Ah, too far from me then  Good luck with selling it!


----------



## jwcnc1911 (Jul 23, 2013)

How much trouble would it be to estimate shipping? Say if you took it apart and shipped it in smaller boxes instead one large one?  If thats possible PM me, we'll go from there.


----------



## Dajen (Jul 23, 2013)

jwcnc1911 said:


> How much trouble would it be to estimate shipping? Say if you took it apart and shipped it in smaller boxes instead one large one?  If thats possible PM me, we'll go from there.



I am thinking that removal of the motor alone would get it under the UPS/FedEx 150 lb limit, so two pieces.  One for the motor is simple.  For the main unit, I would want to build it with 2x3's and OSB, so with material about $60.   I can't estimate the UPS charges without a destination, so you can do that yourself, using 18013 zip as the shipping point.  Does that help?

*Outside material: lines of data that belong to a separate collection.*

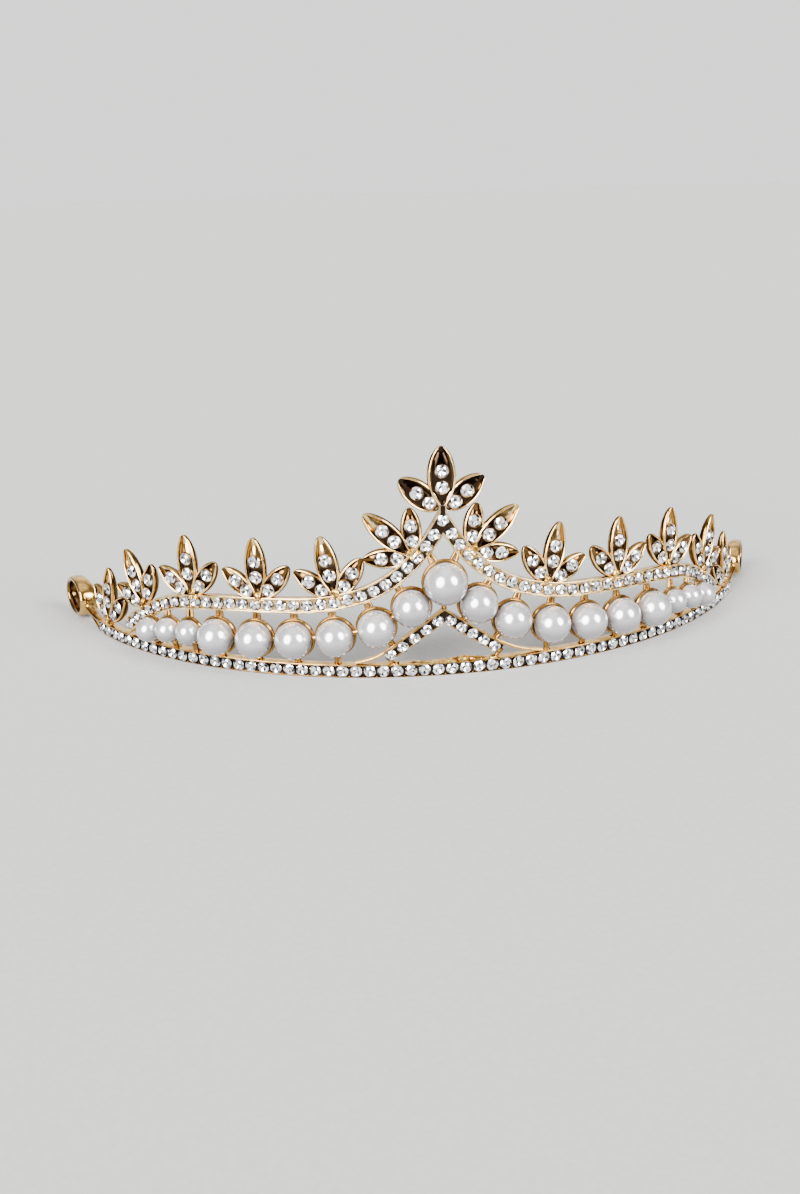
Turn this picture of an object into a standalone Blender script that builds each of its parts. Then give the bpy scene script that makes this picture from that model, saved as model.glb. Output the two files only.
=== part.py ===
"""Bridal tiara: a gold band with a swag rail, leaf trios, pearls and cut stones.

Each piece is first drawn flat, as seen from the front: x runs along the band from
its centre, y is the height above the table and z points outward, to the front.
bend() wraps a flat mesh round the head, and stand() sets a rigid piece in place.
"""
import math

import bmesh
import bpy
from mathutils import Matrix, Vector

# Plan of the band: arc length is measured from the centre of the front.
FRONT_RADIUS = 0.1015       # radius of the plan curve at the front
TIGHTENING = 0.1285         # arc length at which the curvature has doubled
STRAIGHT_FROM = 0.093       # the ends run straight from here
PLAN_END = 0.115
PLAN_STEP = 0.0005
DEPTH_CENTRE = 0.02565      # half-way between the foremost and the rearmost point

GAP = 0.0003                # clearance between pieces that touch

# Base band
BAND_HEIGHT = 0.0029
BAND_BACK = -0.0021         # outward positions of its two faces
BAND_FRONT = 0.0
BAND_LIP = 0.00035          # rim above and below the stone channel
CHANNEL_DEPTH = 0.0006
BAND_END = 0.0968
BAND_SEGMENTS = 56

# End loops: an upright oval of flat ribbon beyond each end of the band
LOOP_LENGTH = 0.0132
LOOP_HEIGHT = 0.0096
LOOP_RISE = 0.0004          # lowest point above the table
LOOP_RIBBON = 0.0022        # width of the ribbon
LOOP_THICKNESS = 0.0010
LOOP_OUT = -0.00095         # middle of the ribbon, outward
LOOP_POINTS = 20

# Swag rail: centre line from the apex down to the band, right half
RAIL_WIDTH = 0.0033
RAIL_DEPTH = 0.0017
RAIL_LIP = 0.0004
RAIL_ROUTE = (
    (-0.0022, 0.0374), (0.0000, 0.03375), (0.0037, 0.0281), (0.0078, 0.0237),
    (0.0124, 0.0203), (0.0179, 0.0179), (0.0263, 0.0161), (0.0378, 0.0155),
    (0.0497, 0.0150), (0.0585, 0.0141), (0.0640, 0.0126), (0.0692, 0.0100),
    (0.0739, 0.0071), (0.0770, 0.0047),
)
RAIL_STEPS = 3              # straight pieces between two route points
APEX_HEIGHT = 0.03375       # centre of the stone that both halves share
RAIL_STONES = 29            # on each half
FIRST_RAIL_STONE = 0.0035   # distance from the apex stone, along the rail
LAST_RAIL_STONE = 0.0016    # distance from the lower end of the rail

# Chevron: an inverted V of stone channel under the centre pearl
CHEVRON_WIDTH = 0.0028
CHEVRON_APEX = 0.0129
CHEVRON_FOOT = (0.0122, 0.0047)
CHEVRON_STONES = 5          # on each arm
FIRST_CHEVRON_STONE = 0.0016   # distances from the apex and from the foot
LAST_CHEVRON_STONE = 0.0018
TAIL_ROUTE = (
    (0.0085, 0.0087), (0.0110, 0.0070), (0.0135, 0.0056), (0.0160, 0.0045),
    (0.0188, 0.0039), (0.0215, 0.00355),
)
TAIL_RADIUS = 0.00033
CHEVRON_SEGMENTS = 5

# Stone rows
STONE_PITCH = 0.0029
BAND_STONES = 62
BAND_STONE = 0.0016         # heights of the joined rows of stones
RAIL_STONE = 0.0019
CHEVRON_STONE = 0.0014
STONE_WAIST = 0.4           # height of the joint between two stones, as a share
STONE_SHOULDER = 0.28       # from a stone's centre to its corner, in pitches
STONE_END = 0.42            # from the last stone's centre to the end of its row
STONE_FRONT = 0.00035
STONE_BACK = -0.0003
STONE_TABLE = 0.65         # width of a stone's flat top, as a share

# Pearls: arc length and height of each one on the right half
CENTRE_PEARL = 0.0089
LARGE_PEARL = 0.0079
SMALL_PEARL = 0.0055
CENTRE_PEARL_HEIGHT = 0.0212
CENTRE_PEARL_OUT = 0.0028
LARGE_PEARL_OUT = 0.0018
SMALL_PEARL_OUT = 0.00175
LARGE_PEARLS = (
    (0.00685, 0.0159), (0.01410, 0.0117), (0.0227, 0.0096),
    (0.03140, 0.0088), (0.04005, 0.0083), (0.0489, 0.0080),
)
SMALL_PEARLS = ((0.0558, 0.0081), (0.0614, 0.0077), (0.0670, 0.0067))

# Pearl cups, with the stems, posts and links that hold them
CUP_GAP = 0.0006            # between a pearl and its cup, whose sides are facets
CUP_WALL = 0.0005
CUP_ANGLE = math.radians(55)   # from the back of the pearl to the rim of the cup
SMALL_CUP_ANGLE = math.radians(32)
CUP_STEPS = 10
CUP_ARC = 2
STEM_RADIUS = 0.0005
STEM_OUT = -0.0011
CENTRE_STEM_END = (0.0042, 0.0274)   # where the two centre stems point on the rail
CENTRE_STEM_MARGIN = 0.7       # how far they stop short of it, in rail widths
CENTRE_PEG_MARGIN = 0.75       # the same for the peg below, in chevron widths

# Leaf trios. Leaf lengths are from the point where the three leaves meet.
MIDDLE_LEAF = (0.0131, 0.0045)     # length and width
SIDE_LEAF = (0.0100, 0.0041)
CENTRE_MIDDLE_LEAF = (0.0129, 0.0058)
CENTRE_SIDE_LEAF = (0.0110, 0.0044)
LEAF_START = 0.0019
LEAF_THICKNESS = 0.0013
LEAF_BELLY = 0.85              # below 1 the widest part is nearer the foot
LEAF_FULLNESS = 0.75           # below 1 the leaf is fuller towards its ends
HUB_BACK = -0.0012             # outward positions of the foot's two faces
HUB_FRONT = -0.00015
HUB_WIDTH = 0.0021             # of the foot under the leaves, twice that at its middle
HUB_TOP = 0.0036
TRIO_FOOT = 0.0010             # bottom of the foot, from where the leaves meet
END_TRIO_FOOT = -0.0005
CENTRE_TRIO_FOOT = 0.0018
LEAF_RIM = 0.00045
LEAF_RECESS = 0.0004
LEAF_POINTS = 5                # along each edge of a leaf
MIDDLE_STONES = (0.0048, 0.0085)
SIDE_STONES = (0.0034, 0.0067)
LEAF_STONE = 0.0024
LEAF_STONE_BACK = -0.0008
LEAF_STONE_FRONT = 0.00018
LEAF_STONE_SIDES = 5
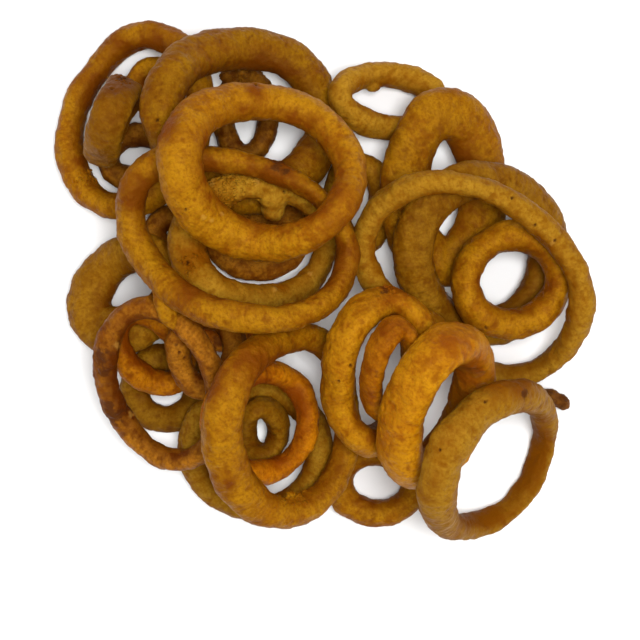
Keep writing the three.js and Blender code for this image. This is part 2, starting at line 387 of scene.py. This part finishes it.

Can meet/deliver between points Bangor, PA and Woodstock, CT  OR in the fall Bangor, PA and Tampa, FL


----------



## jwcnc1911 (Jul 24, 2013)

Do you come through alabama on your way to tampa? Down i65?


----------



## Dajen (Jul 24, 2013)

I usually take 81 to 77 into Charlotte (visit with my daughter) then head down 77 to 26 then 95.   I can take 85 out of Charlotte through Atlanta but it adds about 100 miles to the trip.  If you mention 65, you are liable to be out towards Athens, which is quite far.


----------



## jwcnc1911 (Jul 24, 2013)

Good guess... I'm 30 minutes from Athens.  I sent you a pm, can I get your email address?


----------